In einem kürzlich versandten Schreiben, das sich unter anderem an den Bundespräsidenten, die Bundesregierung, die Bayerische Landesregierung, alle Bürgermeister und Landräte in Schwaben und „alle Parteien“richtet, fordert der Unternehmerkreis, „sämtliche Sanktionen sofort einzustellen, die unserem eigenen Land schaden“, die Gaspipeline Nordstream 2 sofort zu öffnen und zu reparieren und alle Embargos zu stoppen. „Die Umsetzung unserer Forderungen erwarten wir unverzüglich“, heißt es in dem Brief. Sollte dies nicht geschehen, drohten Konsequenzen. Viele Unternehmen würden ihren Betrieb einstellen müssen, innerhalb kürzester Zeit würden unzählige Unternehmen dauerhaft ruiniert sein. „Die gesamte Wirtschaft bricht zusammen“, heißt es wörtlich.

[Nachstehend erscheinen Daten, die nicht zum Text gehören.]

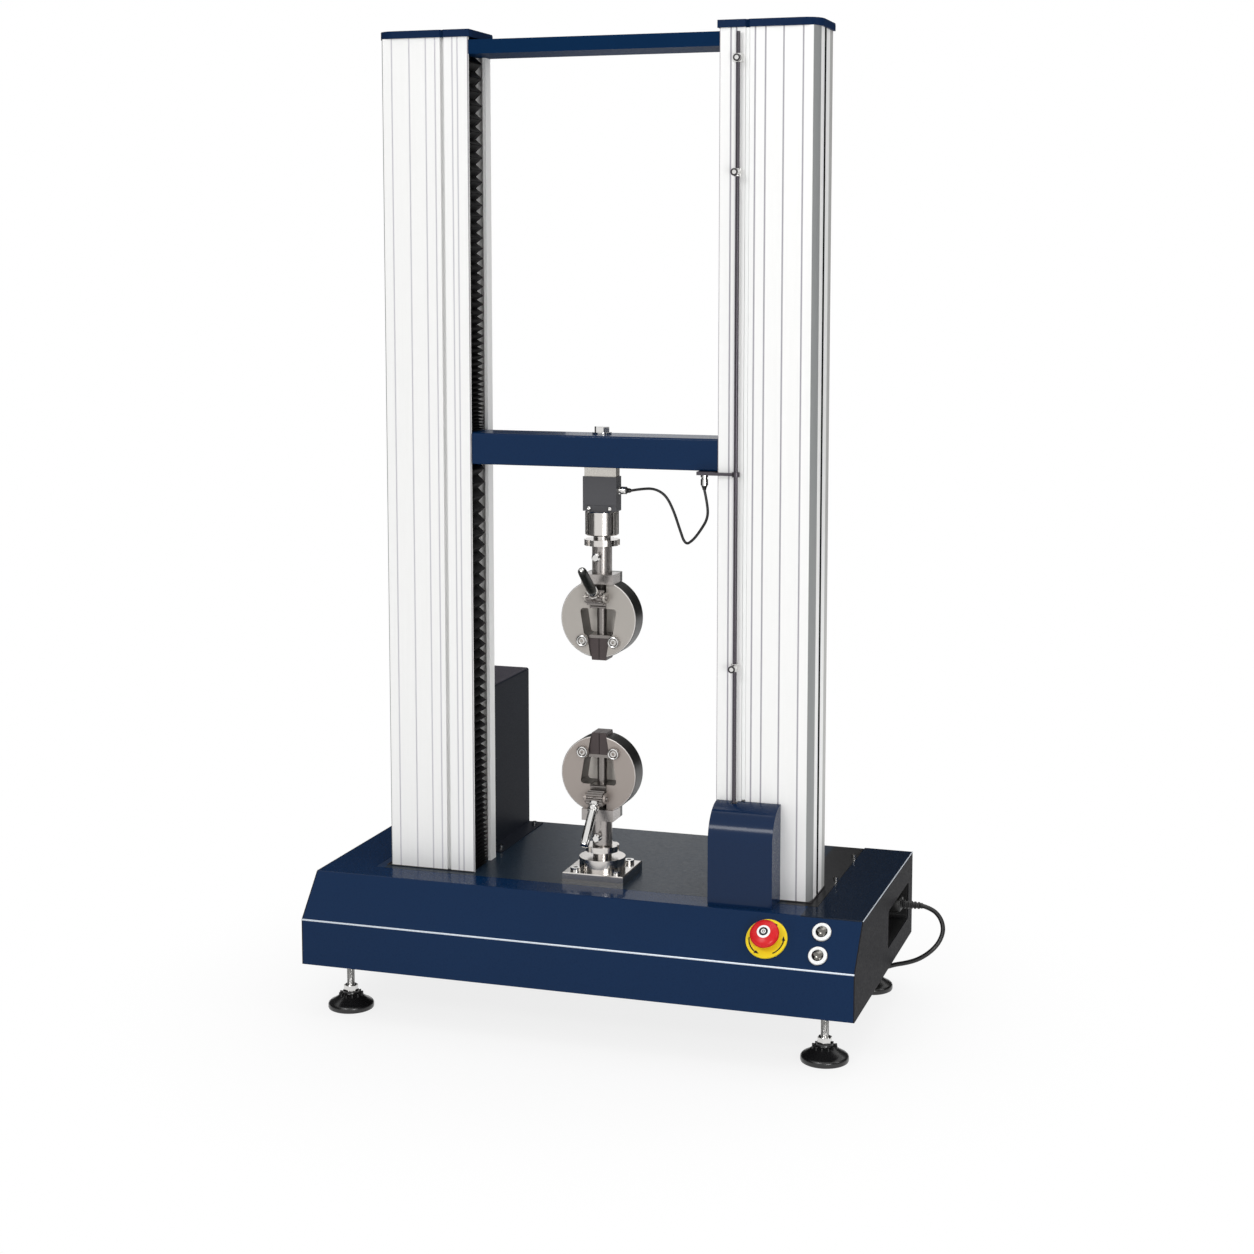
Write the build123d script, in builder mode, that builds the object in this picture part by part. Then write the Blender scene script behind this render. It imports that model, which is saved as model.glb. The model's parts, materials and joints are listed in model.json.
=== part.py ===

Auf der Internetseite der Gruppierung, die sich inzwischen Unternehmerkreis Schwaben nennt, ist davon die Rede, dass man mit knapp 700 Unternehmen und Selbstständigen „eine starke Kraft“sei. Überprüfen lassen sich die Zahlen nicht. Denn ein aktuelles Mitgliederverzeichnis oder eine Liste mit aktiven Befürwortern des Forderungsschreibens an die Politik werden auf der Seite nicht veröffentlicht. Das sei auch so gewollt, sagt Stefan Ehle, Inhaber eines Maler
und Lackiererbetriebes in Augsburg und einer der Sprecher des Bündnisses. Er berichtet, einige Mitglieder seien „ziemlich angefeindet worden“, man veröffentliche daher keine Mitgliederliste mehr im Internet. Es gebe aber derzeit 684 Mitglieder, einige aktiv, andere passiv, wie in jeder Vereinigung dieser Art. Ehle sagt, es gebe ein Organisations-kernteam von etwa zehn Leuten, daran habe sich seit der Gründung nichts geändert. Die Lage sei angesichts der steigenden Gaspreise für viele „existenziell“, man finde aber bei der Politik „keinerlei Gehör, das finden viele bei uns“. Die Situation sei für viele Betriebe dramatisch, da müsse man einfach etwas sagen.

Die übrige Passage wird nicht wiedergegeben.